Especially when you have to drag it up a hill and thru some trees on the side of the road to even get it to the truck.

Let us know which way you go.


----------



## gnuraider (Nov 4, 2008)

in my opinion, the flatstalker is a very single purpose "boat"...the gheenoe will give you more flexibility overall.

Dave


----------



## Jacbo (Jun 23, 2007)

The FS always seemed like kind of a toy to me. IMO a 13' Gheenoe is the smallest and most portable you can go and still be in the realm of "real boat". Plus you know that once you get it and take it out a few times with the pole and paddles your gonna want to put an outboard on it.  

Edit: Wow, 100th post! Guess I've been here a while. ;D


----------



## HialeahAngler (Dec 18, 2008)

just get yourself an old surfboard and glass a cooler on to it. ezpz.


----------



## tgaud11 (Sep 30, 2008)

Whitesnooky,

I have just recently purchased a flatstalker so I can give you some sort of an idea. The only reason that I purchased it was because I got an incredible deal on one.
Here are some pros and cons of it.

Pros:
Very Stable (I can hang ten on mine with no problem)
Poles Great
Tracts Great
Great Visibility from the cooler when sight fishing

Cons:
Paddles like a slug (very slow)
Heavy (I could see it tough for some people to transport it)
Expensive(unless u find a deal)

With that being said, I am very suprised on how much I like my flatstalker. It is perfect for the type of fishing that I do. I put it behind a friends house (Thousand Islands in Cocoa Beach) and have a 5 minute paddle and then I get on the platform and pole while sight fishing to redfish,trout, and the occasional snook. If you plan on having long paddles to your fishing location this is NOT for you. I would def. put a trolling motor on the back which is what I do no have.

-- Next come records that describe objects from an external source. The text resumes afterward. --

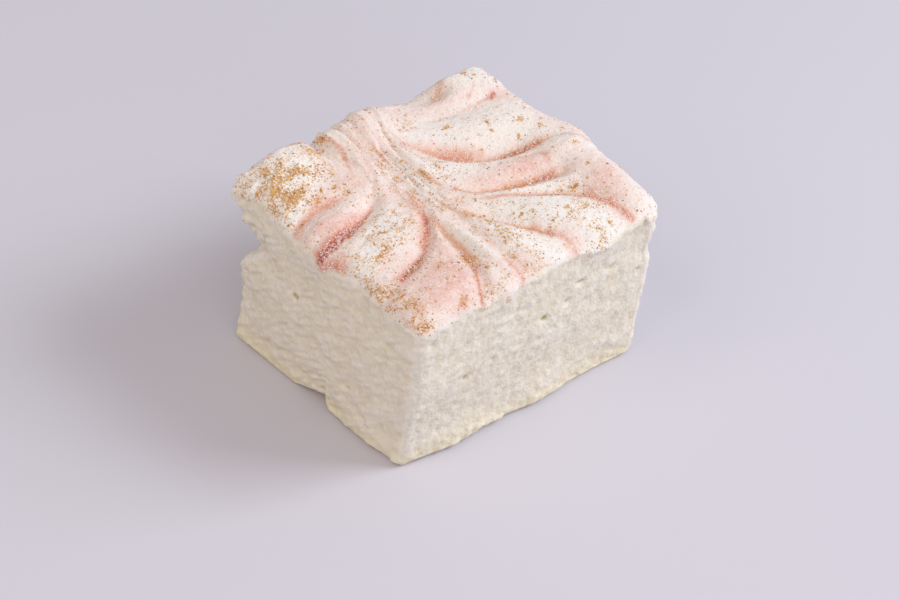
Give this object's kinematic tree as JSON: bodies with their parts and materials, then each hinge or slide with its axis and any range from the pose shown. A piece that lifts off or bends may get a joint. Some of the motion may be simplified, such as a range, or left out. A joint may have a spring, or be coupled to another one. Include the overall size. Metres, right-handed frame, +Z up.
{
  "type": "marshmallow",
  "caption": "Hand-cut square marshmallow with straight foam sides, a flat foot and a feathered, sugared pink and white top.",
  "frame": {"origin": "centre of the foot's bounding box, on the plane that the marshmallow rests on", "axes": "+X along the longer cut side, +Y across the piece towards its taller torn edge, +Z up through the feathered top"},
  "size_m": [0.0546, 0.045, 0.0346],
  "materials": {
    "foam": "matt aerated foam, dusted with starch and sugar"
  },
  "bodies": {
    "root": {"marshmallow": "foam"}
  },
  "joints": []
}
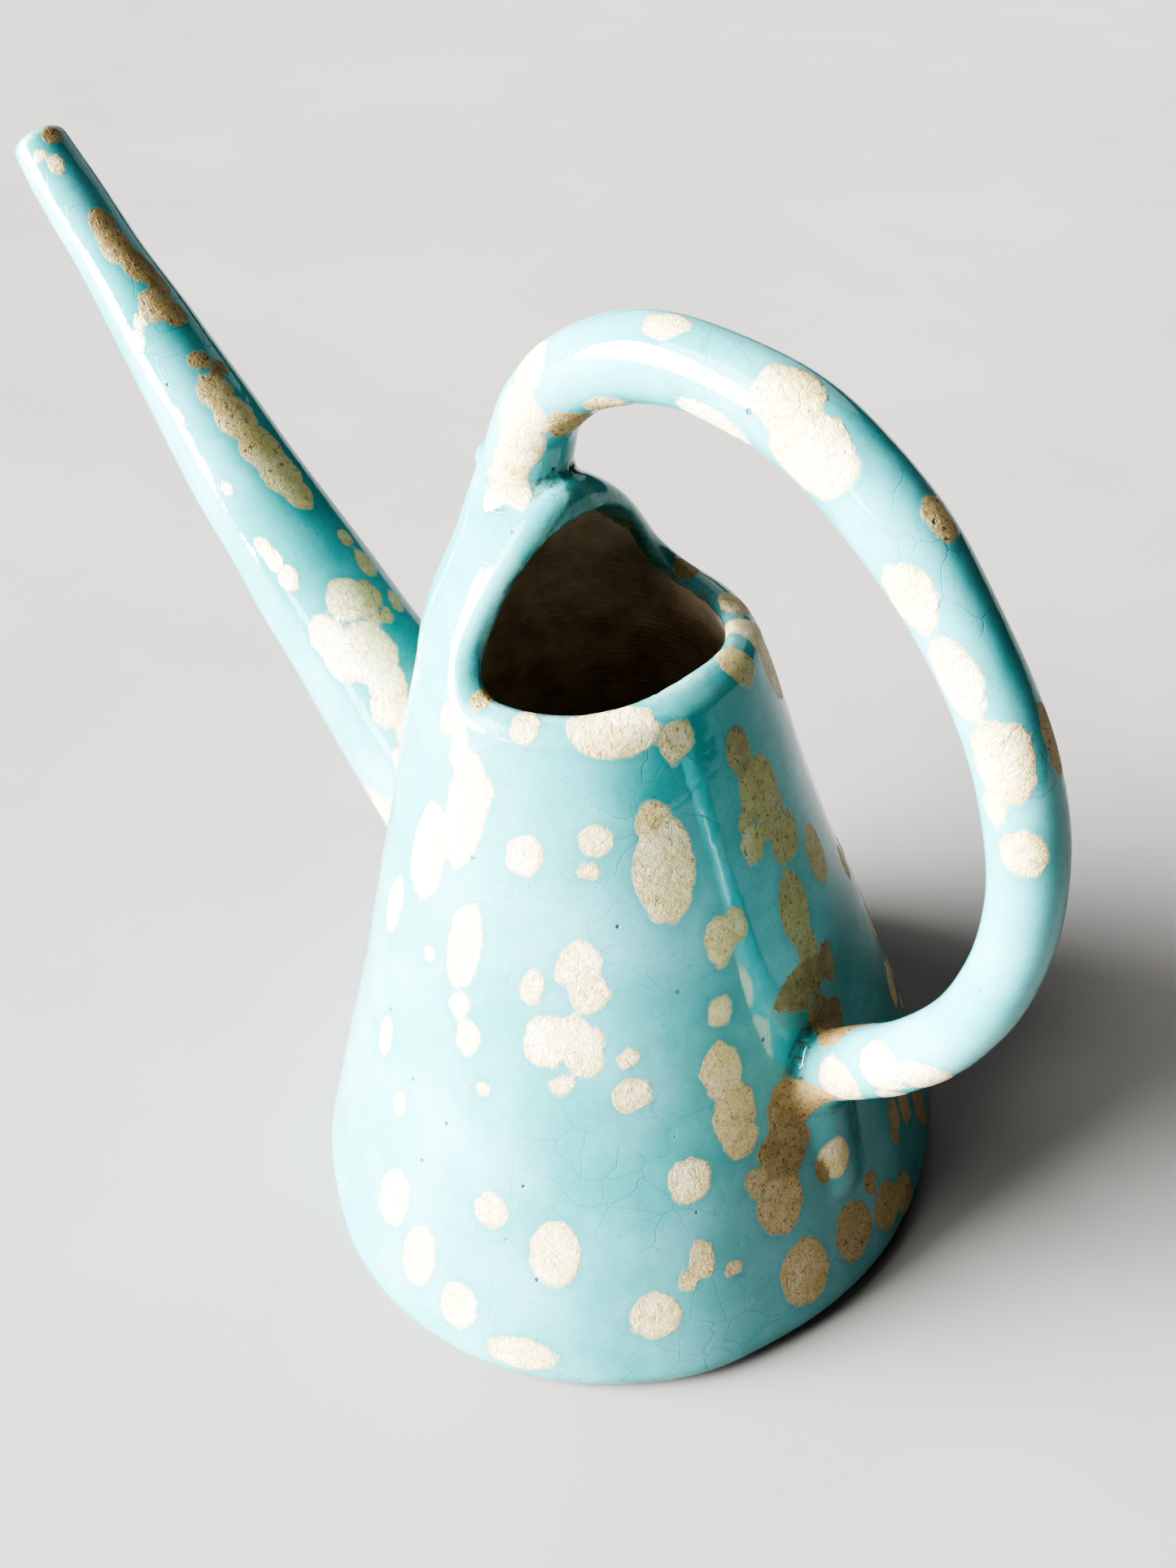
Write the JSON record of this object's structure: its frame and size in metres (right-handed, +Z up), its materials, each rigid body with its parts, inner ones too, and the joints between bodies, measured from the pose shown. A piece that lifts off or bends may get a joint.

Anyways, Good luck with the choice and let me know what you get. 

P.S. I am 175 pounds and I stand on the poling platform and pole my girlfriend around who is 115 pounds and we can switch positions with no problems. That gives you an idea on how stable this boat is.


----------



## phishphood (Dec 15, 2006)

> pole my girlfriend around who is 115 pounds and we can switch positions with no problems.


Flat Stalker wins.


----------



## Un-shore (Sep 27, 2007)

> > pole my girlfriend around who is 115 pounds and we can switch positions with no problems.
> 
> 
> Flat Stalker wins.


 [smiley=1-doh.gif] 



[smiley=1-lmao.gif]


----------



## Canoeman (Jul 23, 2008)

Sounds like you need neither of the two. Here's my answer:

Only 100 lbs - haul on top of a truck or car
Can take up to a 5hp outboard
Runs great with a trolling motor only
Easy to pole and very quiet
Stabile enough to stand on the seat and pole
Can carry three in a pinch

16' American Eagle Canoe


----------



## choppercity47 (Jul 30, 2007)

The 13' Is amazing, i personally carry a ton of gear and rig it with jackplate, bow trolling motor, ect so I trail it on a magic tilt.

   It really is a "real" boat for its size. I fish it like its a Hews Redfisher or something, run across bays, miles up back creeks, IWC docks, ICW bridges. Standing up throwing lures 90% of the time. Only thing it can't take is sportfisher wakes, or you are in the pool.  You will be fine in back canals and NMZ's ect.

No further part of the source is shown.